**Records provided:**
(begin)
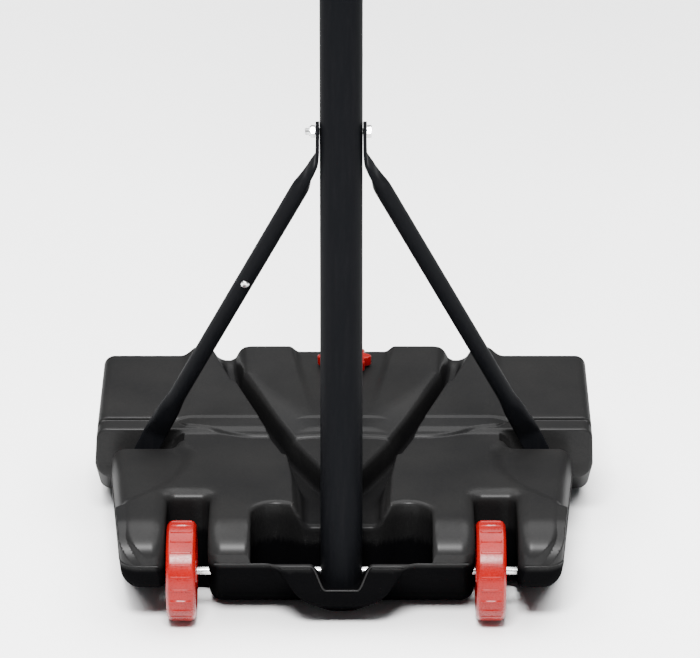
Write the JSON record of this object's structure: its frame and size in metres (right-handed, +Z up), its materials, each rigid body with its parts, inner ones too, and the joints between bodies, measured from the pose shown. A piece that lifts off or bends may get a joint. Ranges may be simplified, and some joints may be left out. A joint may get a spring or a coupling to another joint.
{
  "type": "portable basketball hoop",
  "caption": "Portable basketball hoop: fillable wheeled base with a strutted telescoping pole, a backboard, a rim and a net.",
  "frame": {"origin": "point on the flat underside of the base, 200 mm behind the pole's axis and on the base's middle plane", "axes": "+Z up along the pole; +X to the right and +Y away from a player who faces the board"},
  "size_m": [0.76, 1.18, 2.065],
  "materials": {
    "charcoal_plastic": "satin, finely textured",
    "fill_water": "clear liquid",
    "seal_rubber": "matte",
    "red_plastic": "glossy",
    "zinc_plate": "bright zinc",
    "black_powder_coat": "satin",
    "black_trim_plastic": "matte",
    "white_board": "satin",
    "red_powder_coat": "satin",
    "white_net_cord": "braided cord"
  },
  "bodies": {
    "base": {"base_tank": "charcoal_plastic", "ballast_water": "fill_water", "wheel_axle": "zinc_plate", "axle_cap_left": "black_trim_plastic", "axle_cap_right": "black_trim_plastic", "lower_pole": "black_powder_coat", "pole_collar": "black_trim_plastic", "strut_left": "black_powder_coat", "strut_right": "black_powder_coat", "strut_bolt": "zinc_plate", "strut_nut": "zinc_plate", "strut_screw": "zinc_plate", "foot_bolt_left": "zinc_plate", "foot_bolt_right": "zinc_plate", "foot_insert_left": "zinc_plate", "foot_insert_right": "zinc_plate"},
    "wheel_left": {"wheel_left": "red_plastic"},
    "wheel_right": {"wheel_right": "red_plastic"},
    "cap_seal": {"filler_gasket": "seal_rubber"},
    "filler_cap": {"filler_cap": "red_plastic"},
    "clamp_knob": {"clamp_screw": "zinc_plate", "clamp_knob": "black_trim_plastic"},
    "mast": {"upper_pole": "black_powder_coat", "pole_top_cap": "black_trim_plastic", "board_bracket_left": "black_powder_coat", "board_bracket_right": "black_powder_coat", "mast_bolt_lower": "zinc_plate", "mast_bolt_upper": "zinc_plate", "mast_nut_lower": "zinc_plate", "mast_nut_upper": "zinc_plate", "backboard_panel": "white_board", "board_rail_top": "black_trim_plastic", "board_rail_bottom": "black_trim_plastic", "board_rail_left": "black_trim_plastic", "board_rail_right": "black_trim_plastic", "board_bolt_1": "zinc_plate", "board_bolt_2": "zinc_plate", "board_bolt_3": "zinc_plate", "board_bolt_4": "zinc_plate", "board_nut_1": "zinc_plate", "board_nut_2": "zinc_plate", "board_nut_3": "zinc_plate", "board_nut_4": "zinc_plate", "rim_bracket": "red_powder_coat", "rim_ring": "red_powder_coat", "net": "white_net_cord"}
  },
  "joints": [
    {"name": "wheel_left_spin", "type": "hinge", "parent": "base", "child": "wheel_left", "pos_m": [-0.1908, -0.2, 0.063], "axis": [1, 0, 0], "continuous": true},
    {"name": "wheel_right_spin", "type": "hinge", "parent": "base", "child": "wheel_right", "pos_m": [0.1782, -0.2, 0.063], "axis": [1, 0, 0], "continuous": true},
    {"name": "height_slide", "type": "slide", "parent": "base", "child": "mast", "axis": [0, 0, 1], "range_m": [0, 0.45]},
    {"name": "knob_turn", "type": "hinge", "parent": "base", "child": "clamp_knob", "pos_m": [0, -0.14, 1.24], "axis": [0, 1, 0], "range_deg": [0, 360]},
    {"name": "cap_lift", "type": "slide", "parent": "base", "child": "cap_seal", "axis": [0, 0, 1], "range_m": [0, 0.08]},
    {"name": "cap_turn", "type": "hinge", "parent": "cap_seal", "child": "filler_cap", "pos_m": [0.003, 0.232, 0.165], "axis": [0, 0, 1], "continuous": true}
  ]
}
(end)
(begin)
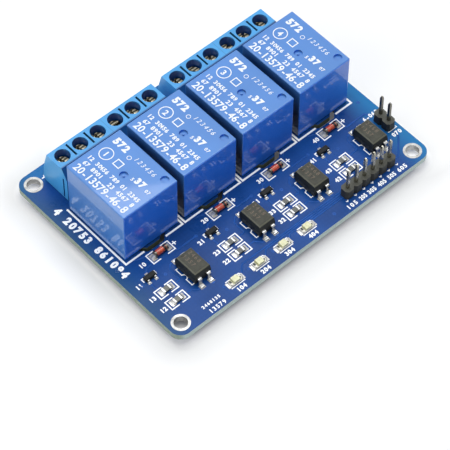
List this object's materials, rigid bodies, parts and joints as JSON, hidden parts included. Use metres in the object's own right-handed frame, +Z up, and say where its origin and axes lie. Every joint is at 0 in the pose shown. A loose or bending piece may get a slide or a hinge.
(end)
(begin)
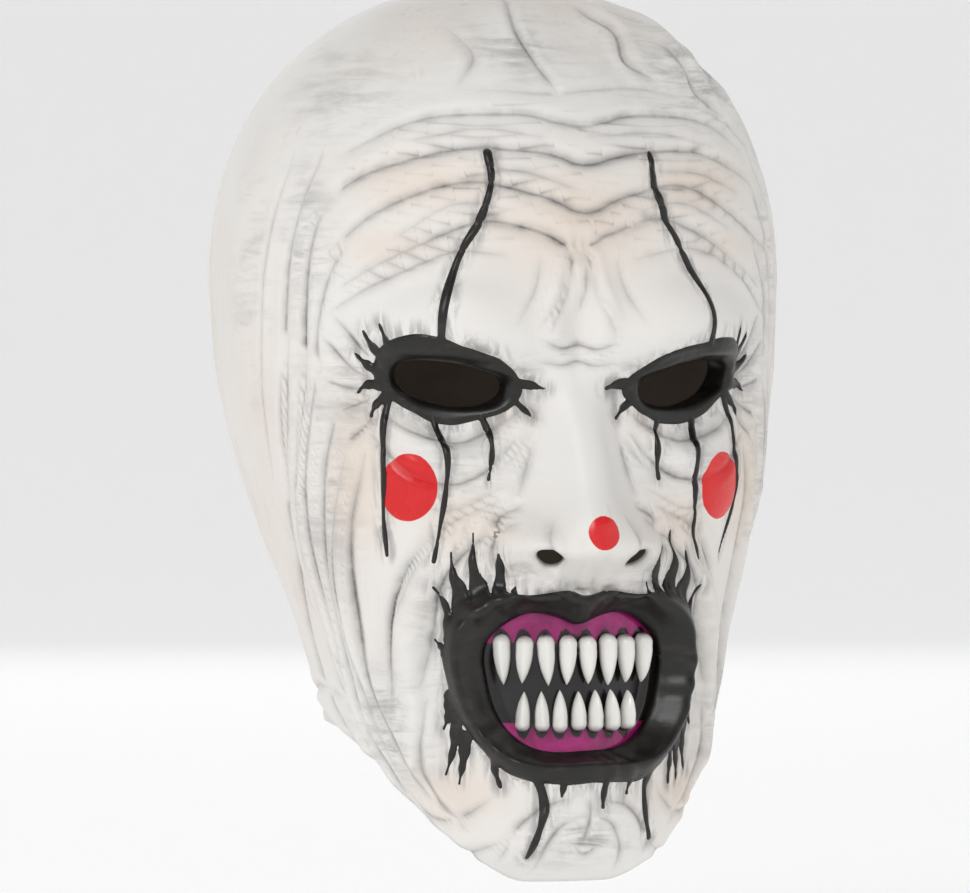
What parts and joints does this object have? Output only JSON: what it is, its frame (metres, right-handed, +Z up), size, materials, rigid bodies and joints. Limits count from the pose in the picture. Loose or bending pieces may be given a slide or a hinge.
(end)
**Goal:**
What count of lines in the listing contain the word "from"? Reply with the number only.

**Result:**
3